On the software side, the operating system, electrical and electronic architecture, and communication protocols are almost 100% reusable. On algorithms, the higher-level parts have higher reuse rates, such as world models and vision-language models. The only differentiated part is the lowest-level motion-control layer, which is strongly tied to the specific body form. It is like one intelligence system adapting to different bodies.
36Kr: What key R&D work will Vbot focus on next?
YY: First is robot body R&D for full-size humanoid robots, combining motion and task capabilities. Second is R&D for a hand-foot integrated world model covering general manipulation and mobility capabilities. Finally, we will develop an embodied intelligence operating system based on an agentic OS architecture, giving robots a rich application ecosystem that serves homes, commercial spaces, offices, and other living spaces.
36Kr: What impact do you think the mass production of Tesla’s third-generation humanoid robot will have? Will it create a shock?
YY: I think it will be a super event that defines the industry bellwether, just like Tesla Model 3 entering China back then. It will greatly educate the market, align industry understanding, and tell everyone what the right playbook is. But I do not think it will overturn us. Instead, it will drive the entire industry chain and ecosystem to accelerate, just as Tesla once drove Chinese electric vehicle brands such as Nio, Xpeng, and Li Auto, attracting more capital and talent into this sector.
36Kr: Over the past few years, there have been repeated claims that this industry is in a bubble and will soon cool down. How do you see this?

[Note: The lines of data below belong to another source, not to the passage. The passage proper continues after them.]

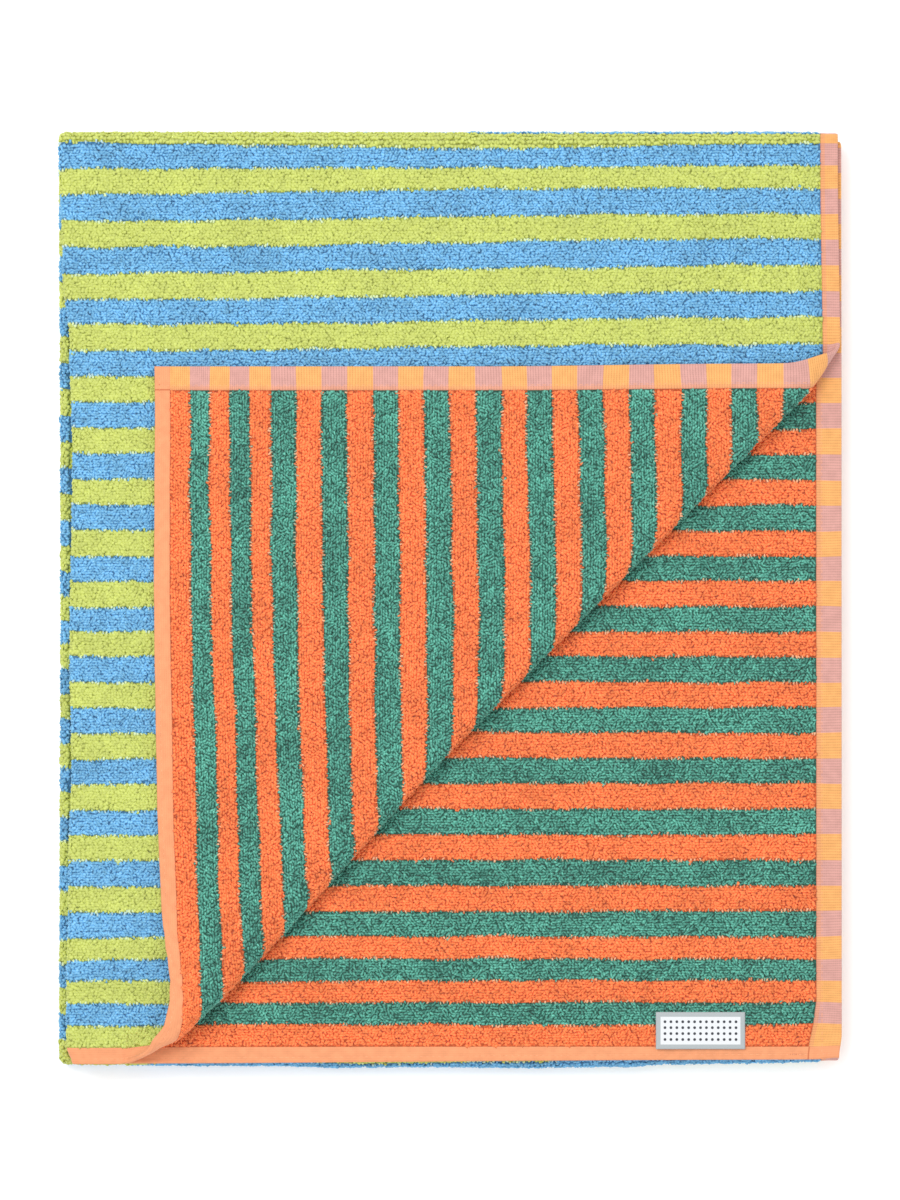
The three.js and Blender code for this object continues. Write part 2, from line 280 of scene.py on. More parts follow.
def settle_height(x, y, z):
    """Heights of the settled towel: slow waves and soft creases that grow towards the top, a droop at the
    hems on the right, and a little fullness along the three folds. The bottom stays flat on the floor."""
    wave = crease_height(x, y) + sum(height * np.sin(2 * np.pi * (x / across + y / along) + phase)
                                     for height, across, along, phase in waves)
    droop = hem_droop * ease_between(droop_from, droop_to, x)
    from_fold = np.minimum(x + folded_width / 2, folded_length / 2 - np.abs(y))
    fullness = fold_fullness * np.exp(-np.maximum(from_fold, 0) / fullness_fade)
    off_floor = ease(z / (2 * pile_thickness))
    loft = ease_between(pile_thickness, top_layer_height, z)
    return z * (1 + (fullness - droop) * off_floor) + wave * loft


# The second layer's hemmed corner is drawn in by its seams, to the left and a little up the page.
corner_pull = 1.3
corner_pull_up = 0.78
corner_pull_reach = 13

# How far the bottom fold stands out at places across it.
bottom_fold_fullness = (
    (-199, 0), (-180, 0.1), (-150, 0.4), (-90, 0.6), (-55, 1.5), (-10, 1.2), (40, 1.6), (90, 1.1),
    (112, -0.2), (150, -0.7), (199, -1.6),
)

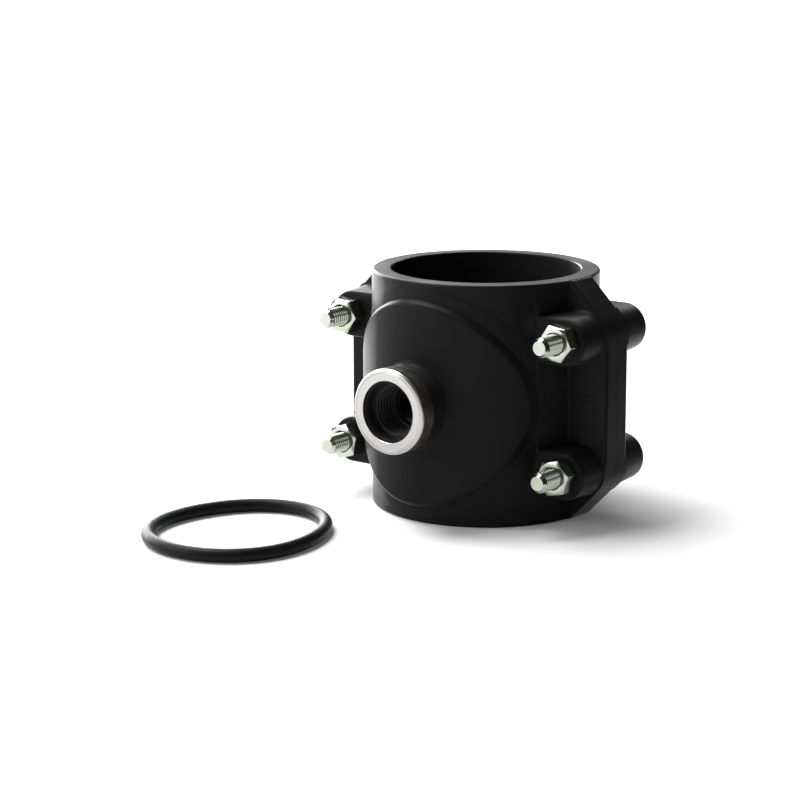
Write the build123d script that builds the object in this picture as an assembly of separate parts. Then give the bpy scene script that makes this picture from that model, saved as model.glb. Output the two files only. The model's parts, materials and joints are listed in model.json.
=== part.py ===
from build123d import *
import math
import os

# Clamp saddle for a plastic pipe, with a threaded branch outlet and a loose O-ring.
# Millimetres. The origin is where the branch axis crosses the pipe axis, halfway up.
# +Z runs along the pipe, -Y out of the branch, and X lies in the parting plane.

# Clamp shell
pipe_diameter = 75.0
wall = 7.5
height = 94.5
rim_round = 1.1
bore_chamfer = 0.4
parting_gap = 0.1

# Ears along both sides of the parting plane, with a bolt near each end
bolt_from_wall = 6.23
bolt_from_end = 21.25
ear_margin = 10.6
front_ear = 7.6
rear_ear = 7.9
ear_edge_round = 1.5
ear_drop = 0.4
web_round = 1.6

# Bosses that the bolts pass through
boss_radius = 9.2
boss_draft = 3.2
front_boss_face = 21.5
rear_boss_face = 23.1
front_boss_round = 1.3
rear_boss_round = 0.8
boss_root = 1.2

# Bolts and nuts, M8, with the threads left as plain cylinders
bolt_radius = 3.95
bolt_length = 55.0
bolt_tip_chamfer = 1.15
bolt_tip_length = 1.58
head_across_flats = 13.0
head_thickness = 5.3
head_seat = 16.9
nut_across_flats = 13.0
nut_thickness = 6.8
hex_chamfer_angle = 22.0
nut_countersink = 0.55
hole_clearance = 0.6
thread_clearance = 0.05
pocket_clearance = 0.6
nut_seat_gap = 0.05

# Round boss around the branch, a step on the wall around it, and the neck of the outlet
lens_radius = 40.2
lens_height = 3.6
lens_edge_round = 2.0
lens_root = 0.8
disc_radius = 45.3
disc_height = 0.4
neck_radius = 15.36
neck_root = 2.7

# Reinforcing ring, pressed over the neck
outlet_reach = 15.17
ring_radius = 16.66
ring_mouth = 11.93
ring_lip = 0.9
ring_length = 7.13
ring_edge_round = 1.7
ring_fit = 0.03

# Outlet, G 1/2, at the radius of the thread's crests
outlet_crest = 9.32
counterbore = 10.5
counterbore_depth = 3.2
mouth_chamfer = 0.8
thread_lead_in = 0.7
thread_depth = 14.0
passage = 8.6

# O-ring, and the groove for it in the bore
o_ring_section = 5.4
o_ring_radius = 34.27
o_ring_oval = 2.27
o_ring_egg = 0.72
groove_radius = 32.5
groove_side_play = 0.7
o_ring_squeeze = 1.5

# Where the loose O-ring lies on the floor, with the directions of its long axis and its blunt end
o_ring_x = -42.48
o_ring_y = -101.8
o_ring_turn = 96.9
o_ring_blunt_end = 88.4

# How the bolts and nuts were left: off the middle of their holes, back from the rest, and turned
bolt_side = {"upper_left": 0.15, "upper_right": 0.2, "lower_left": 0.3, "lower_right": -0.2}
bolt_lift = {"upper_left": 0.25, "upper_right": 0.55, "lower_left": 0.5, "lower_right": 0.55}
bolt_set_back = {"lower_left": 0.3}
nut_turn = {"upper_left": 55.3, "upper_right": 52.2, "lower_left": 18.0, "lower_right": 12.7}

# Sizes that follow from those above
bore_radius = pipe_diameter / 2
wall_radius = bore_radius + wall
lens_front = wall_radius + lens_height
half_height = height / 2
bolt_x = wall_radius + bolt_from_wall
bolt_z = half_height - bolt_from_end
ear_reach = bolt_x + ear_margin
ear_top = half_height - ear_drop
ring_face = lens_front + outlet_reach
neck_end = ring_face - ring_lip
hole_radius = bolt_radius + hole_clearance
beyond = 2 * height
corners = {
    "upper_left": (-bolt_x, bolt_z),
    "upper_right": (bolt_x, bolt_z),
    "lower_left": (-bolt_x, -bolt_z),
    "lower_right": (bolt_x, -bolt_z),
}


def along_y(radius, start, end):
    """Cylinder about the Y axis between two values of Y."""
    disc = Plane.XZ.offset(-start) * Circle(radius)
    return extrude(disc, start - end)


def along_z(radius):
    """Cylinder about the pipe axis, longer than anything it cuts."""
    return Cylinder(radius, beyond)


def front_of(y):
    """Everything in front of the plane at this Y."""
    return Pos(0, y - beyond / 2, 0) * Box(2 * beyond, beyond, 2 * beyond)


def clamp_wall():
    """Tube wall with rounded outer rims and chamfered inner rims."""
    profile = Pos(bore_radius + wall / 2, 0) * Rectangle(wall, height)
    outer = profile.vertices().filter_by(lambda v: v.X > bore_radius + wall / 2)
    profile = fillet(outer, rim_round)
    inner = profile.vertices().filter_by(lambda v: v.X < bore_radius + rim_round)
    profile = chamfer(inner, bore_chamfer)
    return revolve(Plane.XZ * profile, Axis.Z)


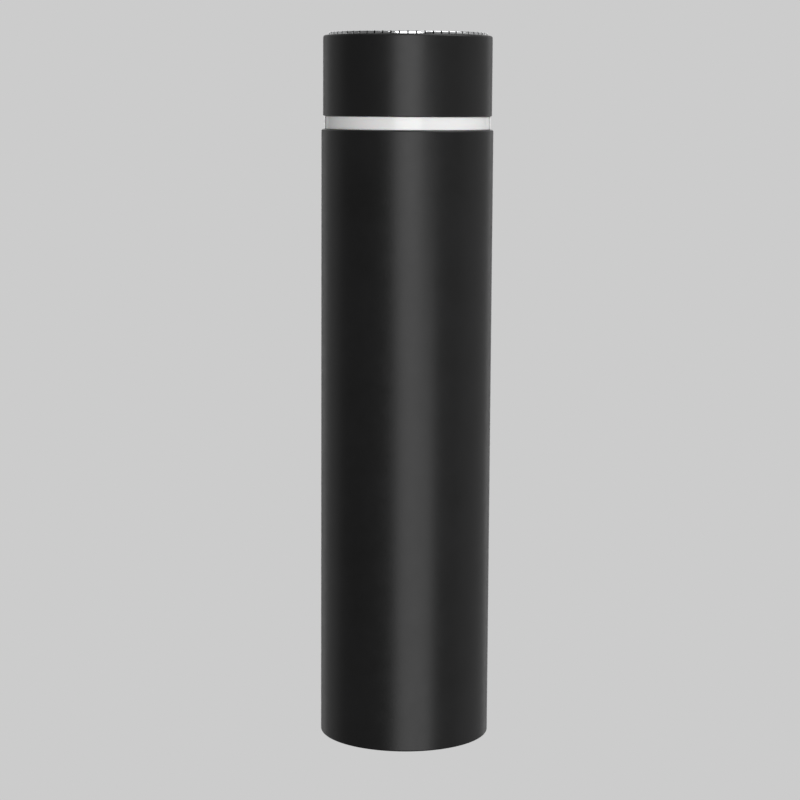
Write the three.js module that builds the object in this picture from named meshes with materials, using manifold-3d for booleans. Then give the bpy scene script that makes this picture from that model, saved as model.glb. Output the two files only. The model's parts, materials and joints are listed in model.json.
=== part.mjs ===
// Slim double-walled vacuum flask with an insulated twist-off lid. It stands on its base at Z = 0, centred on
// the Z axis, which is also the axis of the lid's thread. All sizes are in millimetres.
//
// The steel bottle is two nested shells with an evacuated space between them. A plastic collar pushed over
// its neck carries three short thread lugs, and its foot shows as a pale band between bottle and lid. The
// lid is a plastic cup in a dark shell, dressed with a slotted metal crown. A foam-filled plug swivels in
// the cup, so that the seal is pressed onto the rim without being rubbed.
import * as THREE from "three";
import { mergeVertices } from "three/addons/utils/BufferGeometryUtils.js";
import Module from "manifold-3d";

const wasm = await Module();
wasm.setup();

// ---- Driving dimensions ----
const SHELL_RADIUS = 32.5; // outside of the bottle
const SHOULDER_TOP = 233.5; // flat shoulder that the collar sits on
const BAND_HEIGHT = 5; // pale band between bottle and lid
const BAND_RADIUS = 31.4;
const LID_HEIGHT = 30;
const LID_RADIUS = 31.9;
const MOUTH_RADIUS = 24; // inside of the neck
const MOUTH_TOP = 256; // drinking rim
const CAVITY_RADIUS = 27.6; // inside of the inner bottle
const CAVITY_FLOOR = 8.6;
const CROWN_RADIUS = 30;
const CROWN_BORE = 27.4;
const CROWN_RISE = 1; // how far the crown stands above the lid's top edge
const CROWN_SLOTS = 60;
const PAD_RADIUS = 28.2; // foot pad
const STEEL = 0.6; // sheet thickness of the outer shell and base
const LINER_STEEL = 0.5; // sheet thickness of the inner bottle
const PLASTIC = 1.3; // wall of the plastic mouldings
const GAP = 0.3; // clearance between touching pieces
const THREAD_STARTS = 3;
const THREAD_LEAD = 9; // rise for a full turn
const THREAD_DEPTH = 1.1;

// ---- Heights and radii that follow from them ----
const SHELL_FOOT = 0.5; // lower edge of the outer shell, held off the table by the foot pad
const SHELL_BORE = SHELL_RADIUS - STEEL;
const NECK_BORE = MOUTH_RADIUS + LINER_STEEL + 0.4; // inside of the outer shell's neck
const NECK_RADIUS = NECK_BORE + STEEL;
const LINER_RADIUS = CAVITY_RADIUS + LINER_STEEL;
const LINER_SEAM = 22; // where the inner bottle's tube meets its dished end
const BAND_TOP = SHOULDER_TOP + BAND_HEIGHT;
const COLLAR_BORE = NECK_RADIUS + GAP;
const COLLAR_TOP = 253.5;
const MALE_ROOT = COLLAR_BORE + 1.6; // wall that the collar's lugs stand on
const FEMALE_ROOT = MALE_ROOT + 1.6; // wall that the lid's lugs stand on
const CUP_RADIUS = FEMALE_ROOT + PLASTIC;
const LID_BORE = CUP_RADIUS + GAP;
const LID_TOP = BAND_TOP + LID_HEIGHT;
const LID_DECK = LID_TOP - 1.1; // floor of the recess that holds the crown and the top plate
const CROWN_TOP = LID_TOP + CROWN_RISE;
const SEAL_TOP = MOUTH_TOP + GAP + 2;
const FLANGE_FOOT = SEAL_TOP + GAP; // underside of the plug's flange, over the seal
const FLANGE_TOP = FLANGE_FOOT + 1.6;
const CUP_DECK = FLANGE_TOP + GAP; // underside of the lid cup's deck
const CUP_TOP = CUP_DECK + 1.5;
const PLUG_RADIUS = 22.6;
const PLUG_BORE = PLUG_RADIUS - PLASTIC;
const PLUG_FOOT = 234;

const VISIBLE_STEPS = 48; // facets in a full circle on the outside
const HIDDEN_STEPS = 32; // facets in a full circle inside

// ---- Finishes ----
const finish = (color, roughness, metalness) =>
  new THREE.MeshStandardMaterial({ color, roughness, metalness });
const blackCoat = finish(0x17171a, 0.5, 0);
const whitePlastic = finish(0xe8e8e6, 0.3, 0);
const blackPlastic = finish(0x2a2a2c, 0.45, 0);
const chrome = finish(0xd8dadc, 0.12, 1);
const spunSteel = finish(0xb9bbbd, 0.35, 1);
const steel = finish(0xa9abad, 0.3, 1);
const copper = finish(0xb4693f, 0.35, 1);
const clearSilicone = finish(0xdcdedc, 0.45, 0);
const darkSilicone = finish(0x202022, 0.7, 0);
const foam = finish(0xf0ead8, 0.95, 0);
const getterAlloy = finish(0x6d6f72, 0.6, 0.6);
const solderGlass = finish(0x4c5a52, 0.2, 0);

// ---- Shape helpers ----

// A profile of [radius, height] corners. A third number rounds that corner off with an arc of that radius,
// in more steps the larger it is.
function outline(corners) {
  const points = [];
  corners.forEach(([x, y, rounding = 0], i) => {
    const corner = new THREE.Vector2(x, y);
    if (!rounding) {
      points.push(corner);
      return;
    }
    const before = new THREE.Vector2(...corners.at(i - 1)).sub(corner).normalize();
    const after = new THREE.Vector2(...corners[(i + 1) % corners.length]).sub(corner).normalize();
    const halfAngle = Math.acos(THREE.MathUtils.clamp(before.dot(after), -1, 1)) / 2;
    const centre = before.clone().add(after).normalize();
    centre.multiplyScalar(rounding / Math.sin(halfAngle)).add(corner);
    const reach = rounding / Math.tan(halfAngle);
    const from = before.multiplyScalar(reach).add(corner).sub(centre).angle();
    const to = after.multiplyScalar(reach).add(corner).sub(centre).angle();
    const sweep = THREE.MathUtils.euclideanModulo(to - from + Math.PI, 2 * Math.PI) - Math.PI;
    const steps = Math.ceil(Math.sqrt(rounding));
    for (let k = 0; k <= steps; k++) {
      const angle = from + (sweep * k) / steps;
      points.push(new THREE.Vector2(Math.cos(angle), Math.sin(angle)).multiplyScalar(rounding).add(centre));
    }
  });
  return points;
}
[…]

YY: Claims that the industry is “cooling” have existed for years. But we believe the long march of embodied intelligence has only just taken its first step. The industry is far from convergence.
This year, some robotics companies are going public, which will actually be a major positive for the industry. Just like large model companies going public this year, it will stimulate more capital to pay attention to and invest in the sector, making the whole ecosystem more prosperous, rather than creating so-called capital siphoning.